By the end of the song, my girlfriend and I were ready to take to the streets with Molotov cocktails, but were too blitzed to be bothered. Besides, we had a riddle to unravel.

Sublime’s biggest feel good hit is undoubtedly “What I Got”. On the surface, the tune is as blissfully optimistic as any fortune cookie prediction.
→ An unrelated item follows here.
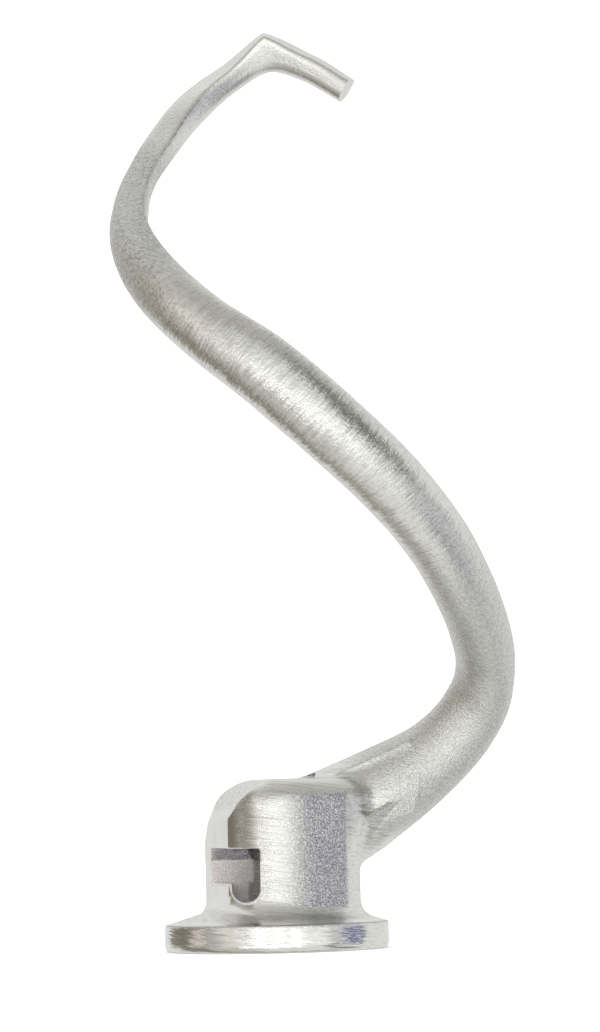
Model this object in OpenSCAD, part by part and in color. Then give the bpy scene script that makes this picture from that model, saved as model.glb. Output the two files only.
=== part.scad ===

But the wise Chinese buffet-goer knows that you have to decode the otherwise vacuous message by adding “in bed” to the end, as in:

“You find beauty in ordinary things, do not lose this ability in bed.”

“Humor usually works at the moment of awkwardness in bed.”

“It takes more than good memory to have good memories in bed.”

“Ideas are like children; there are none so wonderful as your own in bed.”

Through a similar cryptographic analysis, we were able to decipher the true meaning of “What I Got” by reading between the lines:

Early in the morning, risin’ to the street
where there’s heroin
Light me up that cigarette and I strap shoes on my feet
to find heroin
Got to find a reason, a reason things went wrong
heroin?
Got to find a reason why my money’s all gone
because heroin
I got a dalmatian, I can still get high
on heroin
I can play the guit-tar like a motherfuckin’ riot!
which sounds like a drowsy musician struggling to play his instrument while on heroin

Life is too short, so love the one you got
like you would heroin
‘Cause you might get run over or you might get shot
up with too much heroin

[…]

I don’t cry when my dog runs away
because heroin is more important
I don’t get angry at the bills I have to pay
I pay my dealer instead
I don’t get angry when my Mom smokes pot
because nobody likes a hypocrite on heroin
Hits the bottle and goes right to the rock
Fuckin’, fightin’, it’s all the same
when you’re on heroin
Livin’ with Louie dog’s the only way to stay sane
other than heroin
Let the lovin’, let the lovin’ come back to me
or maybe just give me more heroin

Lovin’ is what I got
that, and a spoonful of heroin
I said remember that…

If only anti-drug campaigners had a sliver of the talent Bradley Nowell possessed, there might be no more drug users inspired to write music as powerful as Sublime made.  I often wonder if the drugs open artists up to their fantastic potential—as Nowell believed heroin did for him—or if the music in their souls is simply strong enough to pour out despite the dope.

Did Bradley Nowell shake off his mortal shitbag for sake of a stupid smack habit, or did he ride the Tao into the jagged rocks of Destiny?  Perhaps the answer is somewhere in between, as ambiguous as a Yin-Yang decal on a freshly waxed surfboard.

The ancient Tao Te Ching say: “True words are not beautiful. Beautiful words are not true (in bed).”